● **INSTRUCTION**: Return all lines that include the string "with".

Start of RECORDS SUPPLIED

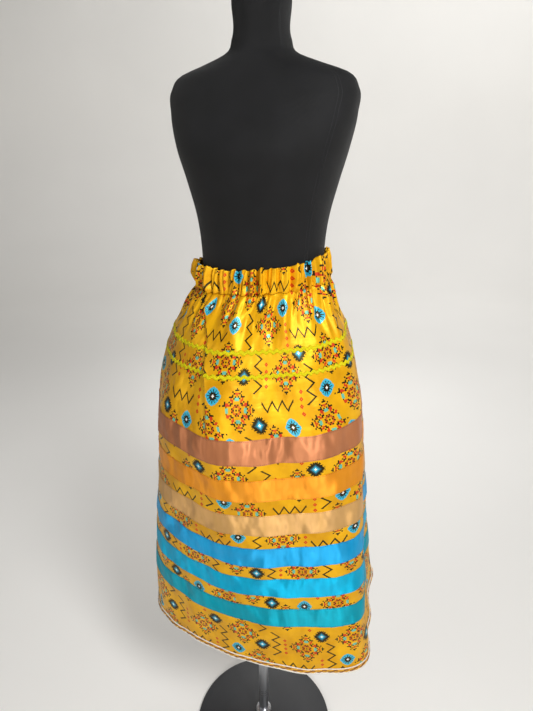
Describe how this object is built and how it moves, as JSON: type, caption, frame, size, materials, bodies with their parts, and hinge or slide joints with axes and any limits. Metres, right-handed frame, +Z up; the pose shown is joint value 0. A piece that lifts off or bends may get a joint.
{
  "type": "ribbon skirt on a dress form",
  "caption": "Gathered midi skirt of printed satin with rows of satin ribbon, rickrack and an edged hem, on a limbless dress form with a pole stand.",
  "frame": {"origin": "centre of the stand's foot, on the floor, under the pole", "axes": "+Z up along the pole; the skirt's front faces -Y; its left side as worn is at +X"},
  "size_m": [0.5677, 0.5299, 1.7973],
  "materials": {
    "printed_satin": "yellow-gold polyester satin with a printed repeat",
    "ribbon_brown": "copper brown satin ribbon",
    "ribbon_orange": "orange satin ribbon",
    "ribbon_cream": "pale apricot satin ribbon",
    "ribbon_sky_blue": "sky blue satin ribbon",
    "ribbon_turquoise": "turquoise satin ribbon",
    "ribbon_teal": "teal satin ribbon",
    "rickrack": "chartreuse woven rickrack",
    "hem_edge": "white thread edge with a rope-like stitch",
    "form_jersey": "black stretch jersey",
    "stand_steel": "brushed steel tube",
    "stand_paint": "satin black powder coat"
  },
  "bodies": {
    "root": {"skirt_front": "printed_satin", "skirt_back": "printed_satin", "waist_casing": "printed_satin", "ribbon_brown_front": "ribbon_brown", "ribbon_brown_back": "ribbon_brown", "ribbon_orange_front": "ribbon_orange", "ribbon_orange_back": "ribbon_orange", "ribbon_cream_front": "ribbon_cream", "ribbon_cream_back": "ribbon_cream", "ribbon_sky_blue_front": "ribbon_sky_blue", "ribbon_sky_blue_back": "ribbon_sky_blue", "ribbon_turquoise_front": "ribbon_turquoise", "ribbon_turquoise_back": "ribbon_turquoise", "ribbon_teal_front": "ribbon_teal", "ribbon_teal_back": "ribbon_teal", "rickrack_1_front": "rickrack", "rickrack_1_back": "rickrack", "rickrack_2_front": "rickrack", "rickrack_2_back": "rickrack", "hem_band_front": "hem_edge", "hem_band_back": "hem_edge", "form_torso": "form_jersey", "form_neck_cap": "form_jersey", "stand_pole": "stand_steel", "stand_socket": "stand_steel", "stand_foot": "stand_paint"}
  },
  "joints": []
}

End of RECORDS SUPPLIED
Start of RECORDS SUPPLIED

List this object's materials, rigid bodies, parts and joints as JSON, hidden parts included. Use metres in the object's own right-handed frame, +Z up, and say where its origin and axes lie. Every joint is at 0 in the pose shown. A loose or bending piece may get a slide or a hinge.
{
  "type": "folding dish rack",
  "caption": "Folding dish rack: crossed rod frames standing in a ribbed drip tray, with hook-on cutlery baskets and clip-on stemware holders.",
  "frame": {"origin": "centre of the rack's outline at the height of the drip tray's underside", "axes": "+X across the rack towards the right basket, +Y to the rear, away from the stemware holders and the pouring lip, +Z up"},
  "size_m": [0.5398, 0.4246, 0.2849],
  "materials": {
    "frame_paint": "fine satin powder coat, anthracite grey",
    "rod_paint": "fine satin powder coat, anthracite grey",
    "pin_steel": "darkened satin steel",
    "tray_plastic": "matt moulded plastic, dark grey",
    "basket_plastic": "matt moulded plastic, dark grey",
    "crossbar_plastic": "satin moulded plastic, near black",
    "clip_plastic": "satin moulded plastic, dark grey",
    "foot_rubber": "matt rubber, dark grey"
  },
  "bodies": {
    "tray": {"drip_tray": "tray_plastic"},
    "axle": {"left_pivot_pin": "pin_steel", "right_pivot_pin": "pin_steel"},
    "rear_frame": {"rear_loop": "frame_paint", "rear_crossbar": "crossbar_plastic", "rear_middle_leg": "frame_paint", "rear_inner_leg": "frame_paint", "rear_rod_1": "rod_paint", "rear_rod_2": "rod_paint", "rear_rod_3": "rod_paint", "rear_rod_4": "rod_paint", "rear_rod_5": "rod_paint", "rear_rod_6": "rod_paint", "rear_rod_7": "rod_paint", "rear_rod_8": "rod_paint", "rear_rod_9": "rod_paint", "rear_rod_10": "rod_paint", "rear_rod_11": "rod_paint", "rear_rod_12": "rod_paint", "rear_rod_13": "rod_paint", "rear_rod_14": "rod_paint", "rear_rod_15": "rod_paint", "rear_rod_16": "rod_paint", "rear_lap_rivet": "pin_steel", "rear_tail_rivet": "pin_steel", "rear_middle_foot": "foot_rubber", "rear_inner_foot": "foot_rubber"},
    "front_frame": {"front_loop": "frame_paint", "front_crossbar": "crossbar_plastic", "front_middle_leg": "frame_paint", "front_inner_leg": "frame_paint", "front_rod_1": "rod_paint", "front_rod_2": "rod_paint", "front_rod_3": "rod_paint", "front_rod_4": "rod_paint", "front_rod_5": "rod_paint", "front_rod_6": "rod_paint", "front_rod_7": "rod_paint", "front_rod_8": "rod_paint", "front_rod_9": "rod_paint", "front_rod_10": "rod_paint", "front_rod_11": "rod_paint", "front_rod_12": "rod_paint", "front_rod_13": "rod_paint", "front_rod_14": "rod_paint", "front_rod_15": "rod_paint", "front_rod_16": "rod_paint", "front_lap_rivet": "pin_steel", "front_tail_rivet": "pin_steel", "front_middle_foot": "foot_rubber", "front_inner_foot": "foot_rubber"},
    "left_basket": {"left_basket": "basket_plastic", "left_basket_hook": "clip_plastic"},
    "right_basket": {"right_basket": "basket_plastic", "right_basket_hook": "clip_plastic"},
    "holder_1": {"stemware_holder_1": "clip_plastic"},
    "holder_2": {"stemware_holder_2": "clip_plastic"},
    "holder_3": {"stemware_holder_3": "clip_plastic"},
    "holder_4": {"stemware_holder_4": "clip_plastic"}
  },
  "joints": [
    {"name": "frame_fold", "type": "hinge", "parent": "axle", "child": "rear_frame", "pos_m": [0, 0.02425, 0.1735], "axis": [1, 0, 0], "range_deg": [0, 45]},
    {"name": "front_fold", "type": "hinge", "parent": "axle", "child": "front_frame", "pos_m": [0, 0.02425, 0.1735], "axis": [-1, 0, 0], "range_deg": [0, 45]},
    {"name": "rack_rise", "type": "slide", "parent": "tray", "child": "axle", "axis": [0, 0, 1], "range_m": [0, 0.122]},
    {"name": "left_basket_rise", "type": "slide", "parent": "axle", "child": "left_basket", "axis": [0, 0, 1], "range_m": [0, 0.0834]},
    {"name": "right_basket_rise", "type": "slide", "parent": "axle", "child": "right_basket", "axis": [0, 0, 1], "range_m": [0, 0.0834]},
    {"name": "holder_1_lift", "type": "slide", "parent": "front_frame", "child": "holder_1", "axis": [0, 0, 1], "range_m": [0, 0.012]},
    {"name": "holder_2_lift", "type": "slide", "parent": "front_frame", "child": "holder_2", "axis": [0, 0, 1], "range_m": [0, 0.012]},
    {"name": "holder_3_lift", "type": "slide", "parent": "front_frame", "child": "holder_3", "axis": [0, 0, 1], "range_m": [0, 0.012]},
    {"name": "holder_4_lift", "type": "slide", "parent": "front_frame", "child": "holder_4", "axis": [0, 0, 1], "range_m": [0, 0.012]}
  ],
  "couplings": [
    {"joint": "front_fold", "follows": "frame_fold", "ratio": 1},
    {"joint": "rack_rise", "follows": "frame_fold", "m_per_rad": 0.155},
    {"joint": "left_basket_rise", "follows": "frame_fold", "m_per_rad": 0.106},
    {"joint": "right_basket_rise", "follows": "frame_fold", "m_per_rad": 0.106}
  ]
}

End of RECORDS SUPPLIED

● **PROBLEM SOLUTION**:
Describe how this object is built and how it moves, as JSON: type, caption, frame, size, materials, bodies with their parts, and hinge or slide joints with axes and any limits. Metres, right-handed frame, +Z up; the pose shown is joint value 0. A piece that lifts off or bends may get a joint.
  "caption": "Gathered midi skirt of printed satin with rows of satin ribbon, rickrack and an edged hem, on a limbless dress form with a pole stand.",
    "printed_satin": "yellow-gold polyester satin with a printed repeat",
    "hem_edge": "white thread edge with a rope-like stitch",
  "caption": "Folding dish rack: crossed rod frames standing in a ribbed drip tray, with hook-on cutlery baskets and clip-on stemware holders.",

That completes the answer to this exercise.